#### INFORMATION PROVIDED
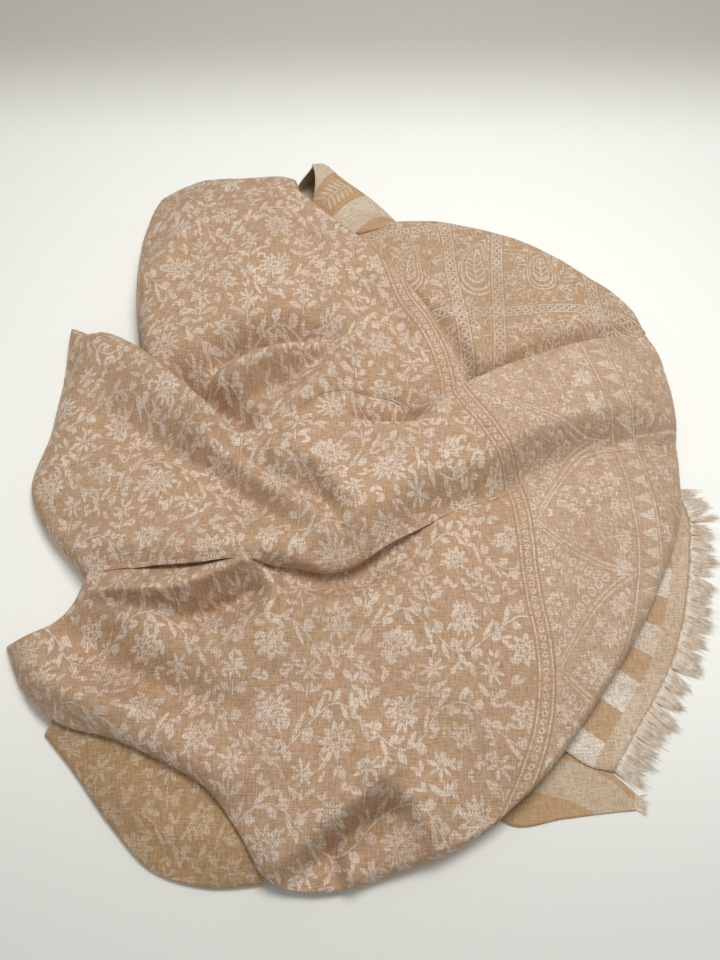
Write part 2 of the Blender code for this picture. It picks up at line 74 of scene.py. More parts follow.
# Soft folds: a line through three points, its height at each of them (a trough's is negative), the width of its
# slope on the left and on the right of the line, and how sharp its crest is, from 1 for a crease to 2 for a bell.
# They go by the stretch that they shape. The finer ones are deeper and sharper than the solids', or left out of them.
Fold = namedtuple("Fold", "x1 y1 x2 y2 x3 y3 start middle end left right crest")
FOLDS = {
    "fringed_end": {
        "end_wave": Fold(205, -200, 262, -120, 285, -30, 0.6, 0.5, 0.4, 14, 14, 2),
    },
    "lower_left_layer": {
        "under_ridge": Fold(-200, -270, -140, -292, -90, -306, 2, 3, 2, 16, 14, 1.8),
    },
    "top_right_panel": {
        "back_rise": Fold(60, 130, 120, 98, 250, 140, 3, 3, 1, 46, 36, 2),
        "back_pleat": Fold(100, 102, 176, 144, 296, 190, -21, -16, -9, 10, 24, 1.7),
        "dome_foot": Fold(40, 234, 84, 182, 114, 118, -9, -14, -21, 10, 22, 1.8),
    },
    "dome_stretch": {
        "dome_shoulder": Fold(-215, 215, -170, 340, -60, 335, 8, 7, 6, 22, 30, 2),
        "dome_trough": Fold(-174, 96, -130, 137, -32, 150, -18, -33, -22, 15, 14, 1.7),
        "dome_fold": Fold(-160, 90, -98, 114, -20, 140, 2, 4, 4, 18, 22, 1.8),
        "notch": Fold(-150, 72, -105, 58, -20, 82, -4, -3, -3, 30, 30, 2),
        "dome_edge": Fold(-20, 262, 45, 200, 90, 130, 6, 6, 4, 30, 20, 2),
        "dome_crease": Fold(-166, 92, -130, 132, -30, 146, -4, -8, -4, 7, 7, 1.3),
        "dome_crest": Fold(-146, 84, -93, 112, -14, 134, 7, 16, 10, 10, 13, 1.5),
        "pocket_side": Fold(-10, 74, 28, 66, 60, 66, -4, -14, -16, 24, 14, 1.8),
        "dome_cleft": Fold(-116, 76, -76, 96, -30, 126, -8, -17, -11, 10, 10, 1.5),
        "notch_pit": Fold(-182, 118, -147, 84, -114, 60, -10, -30, -24, 14, 24, 1.7),
        "dome_cusp": Fold(-100, 60, -50, 80, -10, 120, 5, 9, 6, 11, 12, 1.6),
        "shoulder_line": Fold(-222, 224, -172, 292, -60, 318, 3, 6, 4, 10, 16, 1.5),
        "long_trough": Fold(-50, 216, 0, 200, 46, 150, -4, -8, -6, 16, 14, 1.7),
        "dome_drape": Fold(-120, 300, -60, 240, 10, 212, 0, 2.4, 1, 22, 16, 1.8),
    },
    "front_panel": {
        "under_lip": Fold(-240, -74, -100, -86, 50, -50, 0, -4, -6, 40, 30, 2),
        "lip_hollow": Fold(-70, -98, -20, -105, 46, -74, -6, -20, -8, 24, 15, 1.8),
        "behind_lip": Fold(60, -46, 170, 6, 300, 50, -3, -4, -3, 44, 30, 2),
        "left_trough": Fold(-235, -150, -180, -190, -120, -215, -6, -8, -4, 34, 24, 2),
        "left_ridge": Fold(-290, -160, -215, -212, -112, -262, 9, 15, 14, 28, 15, 1.8),
        "hood": Fold(-74, -330, -20, -290, 14, -262, 9, 23, 17, 36, 8, 1.7),
        "hood_front": Fold(-40, -322, -4, -294, 30, -281, -9, -24, -12, 8, 12, 1.7),
        "hood_bulge": Fold(-14, -302, -8, -320, -3, -340, 3, 10, 6, 8, 7, 1.7),
        "front_ridge": Fold(-60, -140, 10, -118, 90, -110, 4, 5, 2, 30, 40, 2),
        "second_lip": Fold(-222, -110, -160, -116, -98, -92, 5, 23, 20, 18, 5, 1.8),
        "hook_hollow": Fold(-160, -131, -124, -123, -96, -109, -9, -25, -20, 6, 19, 1.7),
        "hook_ridge": Fold(-86, -90, -71, -108, -78, -148, 8, 9, 2, 5, 13, 1.8),
        "hook_crease": Fold(-66, -100, -64, -118, -72, -146, -4, -7, -2, 8, 5, 1.5),
        "front_swell": Fold(-69, -156, -41, -132, -10, -118, 3, 5, 2, 10, 14, 1.7),
        "left_valley": Fold(-268, -130, -222, -160, -110, -212, -8, -20, -9, 22, 15, 1.8),
        "left_crest": Fold(-272, -186, -199, -203, -90, -222, 4, 8, 4, 9, 12, 1.6),
        "hood_crease": Fold(-26, -300, -21, -314, -15, -334, -9, -9, -5, 5, 4, 1.2),
        "hood_tail": Fold(16, -262, 40, -278, 56, -306, 14, 13, 5, 24, 8, 1.7),
        "valley_line": Fold(50, -48, 180, 20, 325, 66, -4, -6, -5, 24, 24, 1.6),
        "right_crease": Fold(180, -44, 250, -16, 304, 2, 0, -3, -4, 12, 9, 1.4),
        "right_pleat": Fold(190, 24, 250, 34, 312, 56, 0, 3, 4, 7, 9, 1.4),
    },
    "rolled_fold": {
        "roll": Fold(30, 6, 160, 66, 318, 138, 24, 32, 32, 80, 82, 1.9),
        "wing_ridge": Fold(-296, 182, -200, 112, -118, 42, 22, 24, 17, 26, 36, 1.8),
        "wing_trough": Fold(-240, 70, -142, 8, -40, -74, -9, -21, -10, 18, 21, 1.7),
        "wing_side": Fold(-270, 150, -280, 60, -285, -10, 6, 5, 4, 20, 24, 2),
        "lip": Fold(-215, -82, -110, -80, 25, -58, 14, 20, 14, 28, 20, 2),
        "bridge": Fold(-62, 60, -60, 10, -36, -30, 6, 7, 3, 22, 30, 2),
        "pocket": Fold(-12, 64, 20, 59, 44, 58, -13, -38, -43, 18, 11, 1.8),
        "pocket_crease": Fold(-10, 66, 20, 62, 52, 64, -2, -7, -5, 6, 6, 1.2),
        "inner_valley": Fold(-128, 28, -67, -13, -18, -44, -6, -14, -9, 10, 11, 1.4),
        "inner_fold": Fold(-152, 34, -100, -2, -36, -52, 5, 12, 8, 11, 11, 1.6),
        "sharp_crease": Fold(-51, -5, -33, -30, -11, -76, -5, -11, -6, 6, 8, 1.3),
        "crease_rise": Fold(-38, 4, -20, -24, 6, -56, 6, 9, 3, 10, 12, 1.5),
        "pinch_one": Fold(-96, 30, -84, 6, -78, -14, -1, -3, -2, 5, 5, 1.4),
        "pinch_two": Fold(-82, 32, -72, 8, -66, -8, 2, 3, 1, 5, 5, 1.5),
        "bridge_crest": Fold(-50, 95, -62, 40, -28, -36, 7, 9, 3, 30, 14, 1.6),
    },
}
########
**PROBLEM REQUIREMENTS**
Take the listing above and write it out again exactly.

**RESPONSE TO THE EXERCISE**
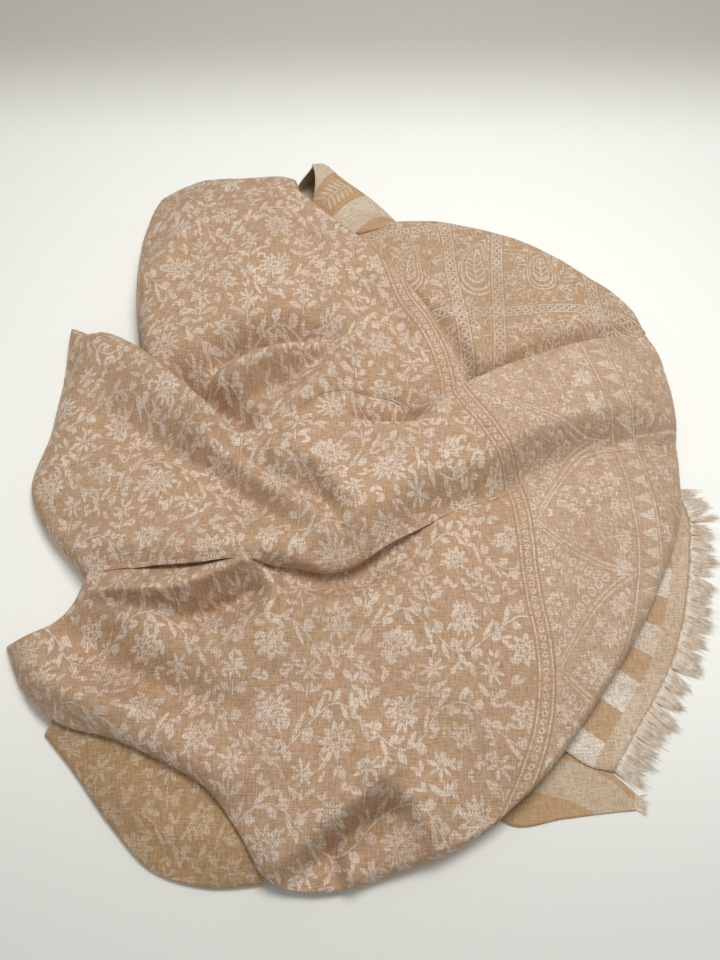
Write part 2 of the Blender code for this picture. It picks up at line 74 of scene.py. More parts follow.
# Soft folds: a line through three points, its height at each of them (a trough's is negative), the width of its
# slope on the left and on the right of the line, and how sharp its crest is, from 1 for a crease to 2 for a bell.
# They go by the stretch that they shape. The finer ones are deeper and sharper than the solids', or left out of them.
Fold = namedtuple("Fold", "x1 y1 x2 y2 x3 y3 start middle end left right crest")
FOLDS = {
    "fringed_end": {
        "end_wave": Fold(205, -200, 262, -120, 285, -30, 0.6, 0.5, 0.4, 14, 14, 2),
    },
    "lower_left_layer": {
        "under_ridge": Fold(-200, -270, -140, -292, -90, -306, 2, 3, 2, 16, 14, 1.8),
    },
    "top_right_panel": {
        "back_rise": Fold(60, 130, 120, 98, 250, 140, 3, 3, 1, 46, 36, 2),
        "back_pleat": Fold(100, 102, 176, 144, 296, 190, -21, -16, -9, 10, 24, 1.7),
        "dome_foot": Fold(40, 234, 84, 182, 114, 118, -9, -14, -21, 10, 22, 1.8),
    },
    "dome_stretch": {
        "dome_shoulder": Fold(-215, 215, -170, 340, -60, 335, 8, 7, 6, 22, 30, 2),
        "dome_trough": Fold(-174, 96, -130, 137, -32, 150, -18, -33, -22, 15, 14, 1.7),
        "dome_fold": Fold(-160, 90, -98, 114, -20, 140, 2, 4, 4, 18, 22, 1.8),
        "notch": Fold(-150, 72, -105, 58, -20, 82, -4, -3, -3, 30, 30, 2),
        "dome_edge": Fold(-20, 262, 45, 200, 90, 130, 6, 6, 4, 30, 20, 2),
        "dome_crease": Fold(-166, 92, -130, 132, -30, 146, -4, -8, -4, 7, 7, 1.3),
        "dome_crest": Fold(-146, 84, -93, 112, -14, 134, 7, 16, 10, 10, 13, 1.5),
        "pocket_side": Fold(-10, 74, 28, 66, 60, 66, -4, -14, -16, 24, 14, 1.8),
        "dome_cleft": Fold(-116, 76, -76, 96, -30, 126, -8, -17, -11, 10, 10, 1.5),
        "notch_pit": Fold(-182, 118, -147, 84, -114, 60, -10, -30, -24, 14, 24, 1.7),
        "dome_cusp": Fold(-100, 60, -50, 80, -10, 120, 5, 9, 6, 11, 12, 1.6),
        "shoulder_line": Fold(-222, 224, -172, 292, -60, 318, 3, 6, 4, 10, 16, 1.5),
        "long_trough": Fold(-50, 216, 0, 200, 46, 150, -4, -8, -6, 16, 14, 1.7),
        "dome_drape": Fold(-120, 300, -60, 240, 10, 212, 0, 2.4, 1, 22, 16, 1.8),
    },
    "front_panel": {
        "under_lip": Fold(-240, -74, -100, -86, 50, -50, 0, -4, -6, 40, 30, 2),
        "lip_hollow": Fold(-70, -98, -20, -105, 46, -74, -6, -20, -8, 24, 15, 1.8),
        "behind_lip": Fold(60, -46, 170, 6, 300, 50, -3, -4, -3, 44, 30, 2),
        "left_trough": Fold(-235, -150, -180, -190, -120, -215, -6, -8, -4, 34, 24, 2),
        "left_ridge": Fold(-290, -160, -215, -212, -112, -262, 9, 15, 14, 28, 15, 1.8),
        "hood": Fold(-74, -330, -20, -290, 14, -262, 9, 23, 17, 36, 8, 1.7),
        "hood_front": Fold(-40, -322, -4, -294, 30, -281, -9, -24, -12, 8, 12, 1.7),
        "hood_bulge": Fold(-14, -302, -8, -320, -3, -340, 3, 10, 6, 8, 7, 1.7),
        "front_ridge": Fold(-60, -140, 10, -118, 90, -110, 4, 5, 2, 30, 40, 2),
        "second_lip": Fold(-222, -110, -160, -116, -98, -92, 5, 23, 20, 18, 5, 1.8),
        "hook_hollow": Fold(-160, -131, -124, -123, -96, -109, -9, -25, -20, 6, 19, 1.7),
        "hook_ridge": Fold(-86, -90, -71, -108, -78, -148, 8, 9, 2, 5, 13, 1.8),
        "hook_crease": Fold(-66, -100, -64, -118, -72, -146, -4, -7, -2, 8, 5, 1.5),
        "front_swell": Fold(-69, -156, -41, -132, -10, -118, 3, 5, 2, 10, 14, 1.7),
        "left_valley": Fold(-268, -130, -222, -160, -110, -212, -8, -20, -9, 22, 15, 1.8),
        "left_crest": Fold(-272, -186, -199, -203, -90, -222, 4, 8, 4, 9, 12, 1.6),
        "hood_crease": Fold(-26, -300, -21, -314, -15, -334, -9, -9, -5, 5, 4, 1.2),
        "hood_tail": Fold(16, -262, 40, -278, 56, -306, 14, 13, 5, 24, 8, 1.7),
        "valley_line": Fold(50, -48, 180, 20, 325, 66, -4, -6, -5, 24, 24, 1.6),
        "right_crease": Fold(180, -44, 250, -16, 304, 2, 0, -3, -4, 12, 9, 1.4),
        "right_pleat": Fold(190, 24, 250, 34, 312, 56, 0, 3, 4, 7, 9, 1.4),
    },
    "rolled_fold": {
        "roll": Fold(30, 6, 160, 66, 318, 138, 24, 32, 32, 80, 82, 1.9),
        "wing_ridge": Fold(-296, 182, -200, 112, -118, 42, 22, 24, 17, 26, 36, 1.8),
        "wing_trough": Fold(-240, 70, -142, 8, -40, -74, -9, -21, -10, 18, 21, 1.7),
        "wing_side": Fold(-270, 150, -280, 60, -285, -10, 6, 5, 4, 20, 24, 2),
        "lip": Fold(-215, -82, -110, -80, 25, -58, 14, 20, 14, 28, 20, 2),
        "bridge": Fold(-62, 60, -60, 10, -36, -30, 6, 7, 3, 22, 30, 2),
        "pocket": Fold(-12, 64, 20, 59, 44, 58, -13, -38, -43, 18, 11, 1.8),
        "pocket_crease": Fold(-10, 66, 20, 62, 52, 64, -2, -7, -5, 6, 6, 1.2),
        "inner_valley": Fold(-128, 28, -67, -13, -18, -44, -6, -14, -9, 10, 11, 1.4),
        "inner_fold": Fold(-152, 34, -100, -2, -36, -52, 5, 12, 8, 11, 11, 1.6),
        "sharp_crease": Fold(-51, -5, -33, -30, -11, -76, -5, -11, -6, 6, 8, 1.3),
        "crease_rise": Fold(-38, 4, -20, -24, 6, -56, 6, 9, 3, 10, 12, 1.5),
        "pinch_one": Fold(-96, 30, -84, 6, -78, -14, -1, -3, -2, 5, 5, 1.4),
        "pinch_two": Fold(-82, 32, -72, 8, -66, -8, 2, 3, 1, 5, 5, 1.5),
        "bridge_crest": Fold(-50, 95, -62, 40, -28, -36, 7, 9, 3, 30, 14, 1.6),
    },
}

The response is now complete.